■ Task prompt:
Please quote exactly the opening lines of the data, from the first line to the one where "const BUTTER_SWIRL = 0.7;" appears.

■ Supplied data:
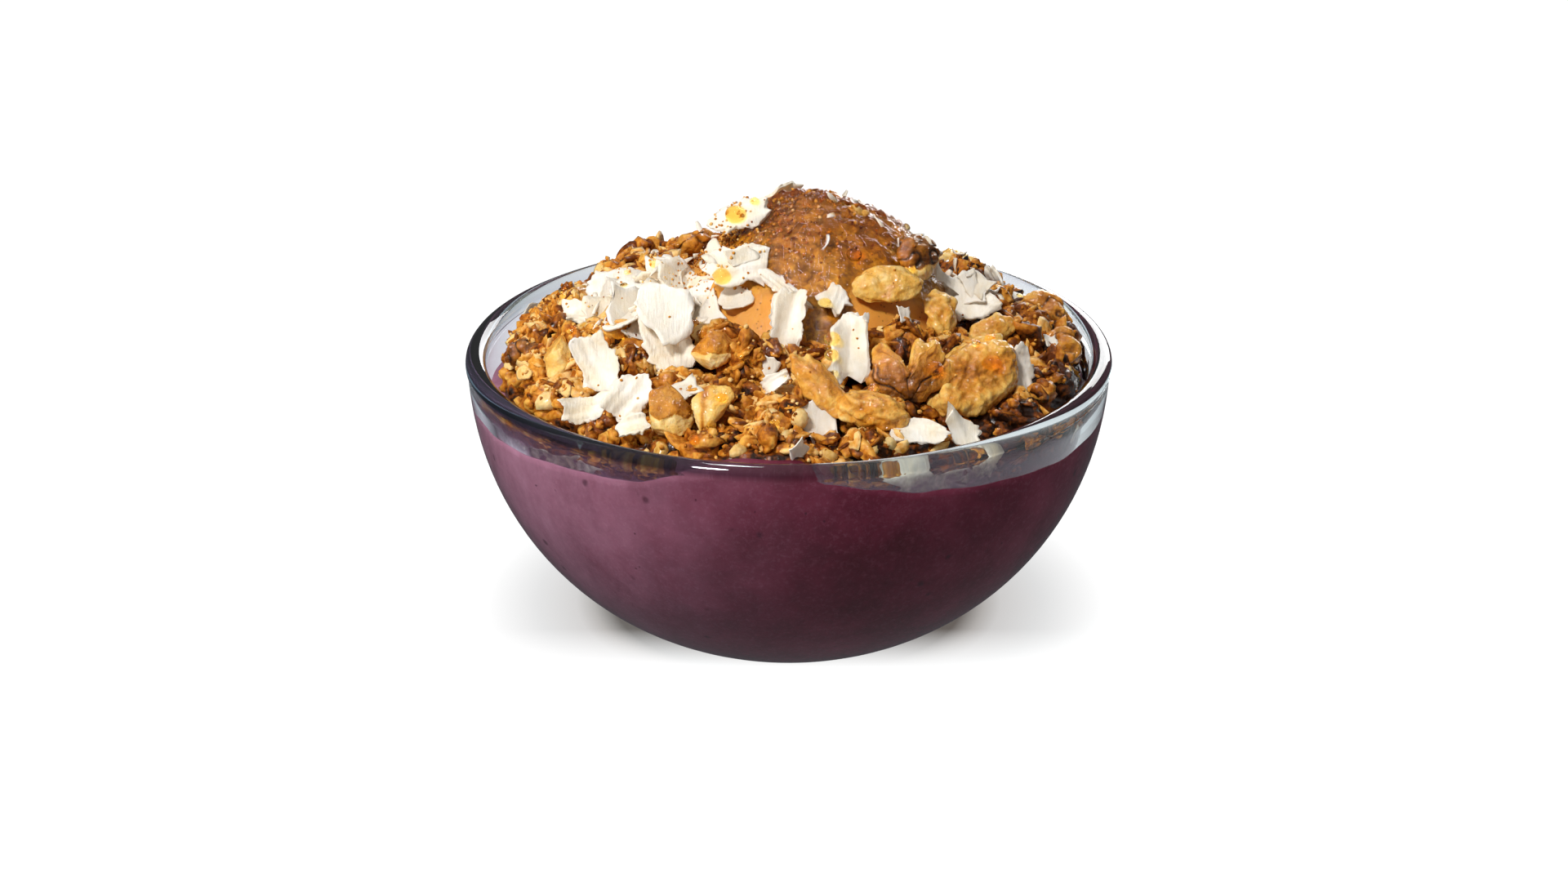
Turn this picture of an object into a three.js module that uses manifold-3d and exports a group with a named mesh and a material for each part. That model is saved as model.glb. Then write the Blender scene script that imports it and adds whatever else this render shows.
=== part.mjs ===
// An acai bowl: a clear glass bowl filled with acai puree, with granola heaped
// on it round a scoop of peanut butter, and walnuts and coconut flakes on top.
// Millimetres, +Z up. The origin is at the middle of the foot's underside.
import * as THREE from "three";
import { mergeVertices } from "three/addons/utils/BufferGeometryUtils.js";
import Module from "manifold-3d";

const wasm = await Module();
wasm.setup();

// The bowl
const RIM_RADIUS = 75;
const BOWL_HEIGHT = 65;
const FOOT_RADIUS = 36;
const RECESS_RADIUS = 28; // the dished underside, inside the foot's flat ring
const RECESS_DEPTH = 1.2;
const WALL = 4;
const BASE_THICKNESS = 5;
const LIP_SWELL = 0.4; // the lip is this much thicker than the wall, on each side
const FULLNESS = 2.1; // exponent of the wall's curve, where 2 would be an ellipse

// What fills it
const GAP = 0.3; // between neighbouring solids
const PUREE_LEVEL = 59;
const PUREE_DOME = 7; // how far the puree rises under the granola
const GRANOLA_EDGE = 61; // the granola's level at the wall
const GRANOLA_RISE = 20;
const MOUND = new THREE.Vector2(6, 2); // the heap peaks a little off centre
const BUTTER_RADIUS = 34;
const BUTTER_TOP = 100.5;
const BUTTER_BED = 75; // the scoop is pressed into the granola down to this level
const BUTTER_BRIM = 79; // where its dome springs from its side
const BUTTER_SWIRL = 0.7;

// What lies on it
const FLAKE_THICKNESS = 0.8;
const FLAKE_NICKS = 0.12; // how deep the ragged edge is, as a share of the half width
const KERNEL_WRINKLE = 0.09; // height of a kernel's folds, as a share of its size
const KERNEL_FLATNESS = 0.35; // how much flatter its inner side is than its outer
const HUMP = 0.8; // height of the granola's humps
const CLIMB_STEP = 0.4; // a piece is raised by this until it clears its neighbours
const CLIMB_LIMIT = 3.2; // past this it is trimmed to them instead

// Facets
const AROUND_BOWL = 32;
const AROUND_BUTTER = 24;

// Walnut pieces: where each lies (x, y), the way its broad side faces (compass
// angle, degrees above level), the turn of its long side from level, its length,
// breadth and depth, and the form of its lobes.
const WALNUTS = {
  walnut_fan: { at: [26, -41], face: [-80, 38], turn: 8, size: [19, 17, 9], lobes: 5, furrow: 0.3 },
  walnut_half: { at: [41, -37], face: [-62, 42], turn: 32, size: [25, 16, 11], lobes: 2, furrow: 0.14 },
  walnut_wing: { at: [41, -28], face: [-70, 52], turn: 20, size: [18, 9, 6], lobes: 3, furrow: 0.2 },
  walnut_chip: { at: [22, -22], face: [-80, 44], turn: 2, size: [17, 11, 5], lobes: 3, furrow: 0.2 },
  walnut_ridge: { at: [7, -50], face: [-90, 40], turn: -42, size: [21, 8, 6], lobes: 2, furrow: 0.3 },
  walnut_knob: { at: [18, -55], face: [-85, 45], turn: -15, size: [15, 10, 9], lobes: 2, furrow: 0.12 },
  walnut_dark: { at: [29, -11], face: [-50, 35], turn: 35, size: [13, 11, 7], lobes: 3, furrow: 0.25 },
  walnut_yellow: { at: [34, -18], face: [-60, 35], turn: 70, size: [13, 9, 7], lobes: 3, furrow: 0.2 },
  walnut_arch: { at: [46, -17], face: [-70, 40], turn: 5, size: [12, 8, 6], lobes: 2, furrow: 0.25 },
  walnut_rim: { at: [60, 13], face: [-100, 48], turn: -20, size: [15, 10, 8], lobes: 3, furrow: 0.2 },
  walnut_side: { at: [63, -8], face: [-100, 40], turn: -60, size: [11, 9, 7], lobes: 3, furrow: 0.2 },
  walnut_cube: { at: [-17, -36], face: [-90, 35], turn: 12, size: [11, 9, 8], lobes: 2, furrow: 0.08 },
  walnut_amber: { at: [-26, -53], face: [-85, 30], turn: 75, size: [15, 10, 8], lobes: 3, furrow: 0.15 },
  walnut_cream: { at: [-17, -54], face: [-95, 28], turn: 80, size: [13, 10, 7], lobes: 2, furrow: 0.22 },
  walnut_lean: { at: [-52, -23], face: [-120, 30], turn: 105, size: [13, 7, 6], lobes: 2, furrow: 0.2 },
  walnut_small: { at: [-61, -12], face: [-120, 50], turn: 20, size: [9, 7, 6], lobes: 3, furrow: 0.3 },
  walnut_back: { at: [41, 40], face: [60, 50], turn: -10, size: [14, 9, 6], lobes: 2, furrow: 0.2 },
  walnut_rear_half: { at: [-4, 46], face: [95, 45], turn: 20, size: [24, 16, 10], lobes: 2, furrow: 0.14 },
  walnut_rear_chip: { at: [18, 50], face: [80, 45], turn: -30, size: [14, 10, 6], lobes: 3, furrow: 0.22 },
  walnut_rear_knob: { at: [-22, 32], face: [120, 45], turn: 40, size: [13, 10, 8], lobes: 3, furrow: 0.16 },
};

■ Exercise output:
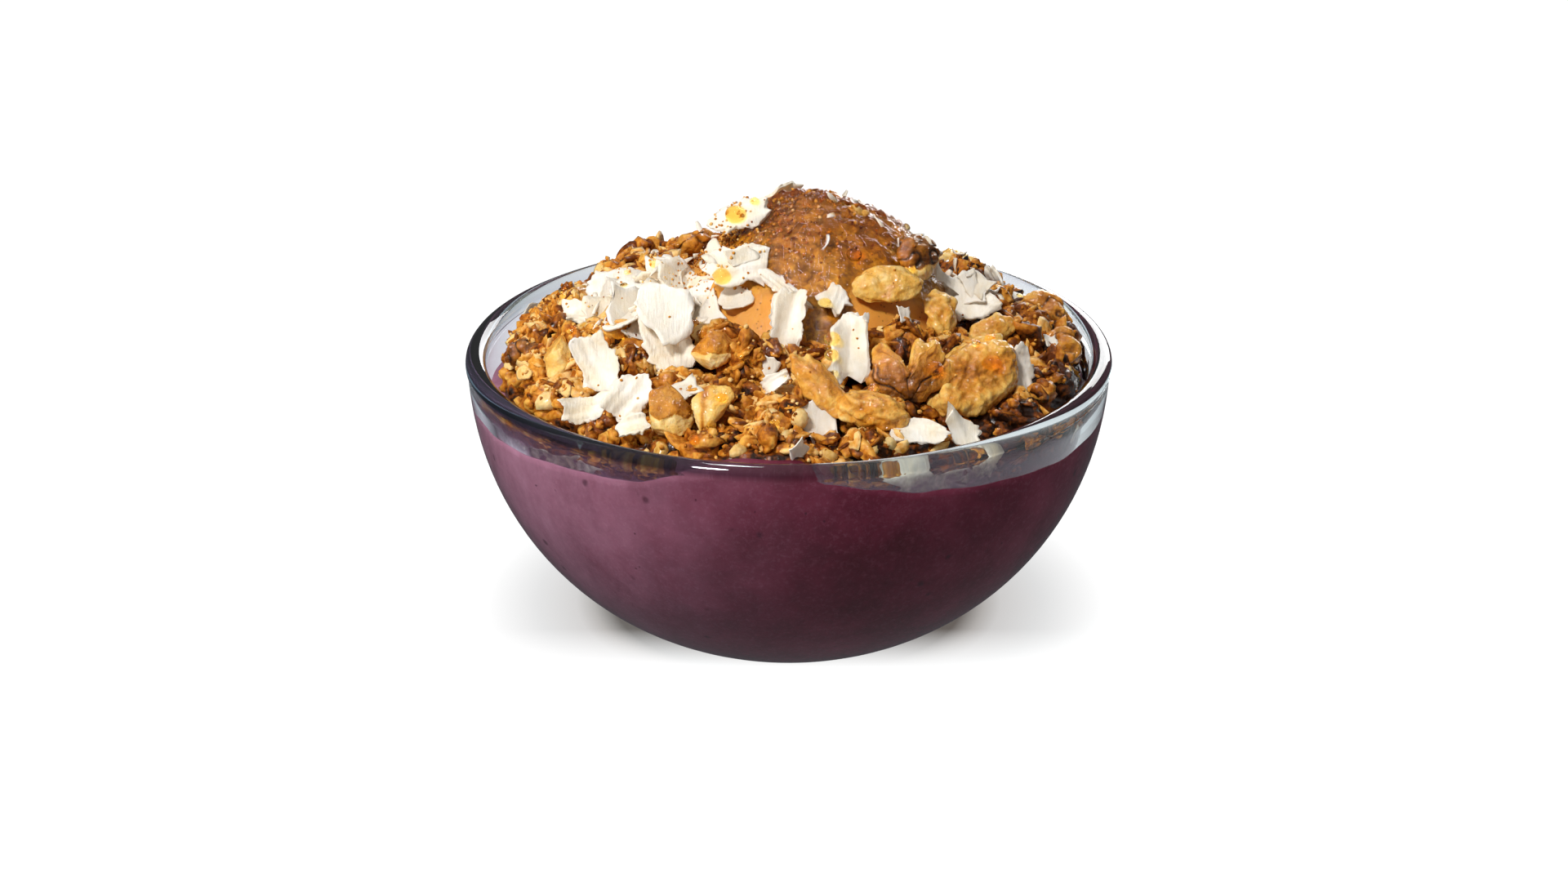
Turn this picture of an object into a three.js module that uses manifold-3d and exports a group with a named mesh and a material for each part. That model is saved as model.glb. Then write the Blender scene script that imports it and adds whatever else this render shows.
=== part.mjs ===
// An acai bowl: a clear glass bowl filled with acai puree, with granola heaped
// on it round a scoop of peanut butter, and walnuts and coconut flakes on top.
// Millimetres, +Z up. The origin is at the middle of the foot's underside.
import * as THREE from "three";
import { mergeVertices } from "three/addons/utils/BufferGeometryUtils.js";
import Module from "manifold-3d";

const wasm = await Module();
wasm.setup();

// The bowl
const RIM_RADIUS = 75;
const BOWL_HEIGHT = 65;
const FOOT_RADIUS = 36;
const RECESS_RADIUS = 28; // the dished underside, inside the foot's flat ring
const RECESS_DEPTH = 1.2;
const WALL = 4;
const BASE_THICKNESS = 5;
const LIP_SWELL = 0.4; // the lip is this much thicker than the wall, on each side
const FULLNESS = 2.1; // exponent of the wall's curve, where 2 would be an ellipse

// What fills it
const GAP = 0.3; // between neighbouring solids
const PUREE_LEVEL = 59;
const PUREE_DOME = 7; // how far the puree rises under the granola
const GRANOLA_EDGE = 61; // the granola's level at the wall
const GRANOLA_RISE = 20;
const MOUND = new THREE.Vector2(6, 2); // the heap peaks a little off centre
const BUTTER_RADIUS = 34;
const BUTTER_TOP = 100.5;
const BUTTER_BED = 75; // the scoop is pressed into the granola down to this level
const BUTTER_BRIM = 79; // where its dome springs from its side
const BUTTER_SWIRL = 0.7;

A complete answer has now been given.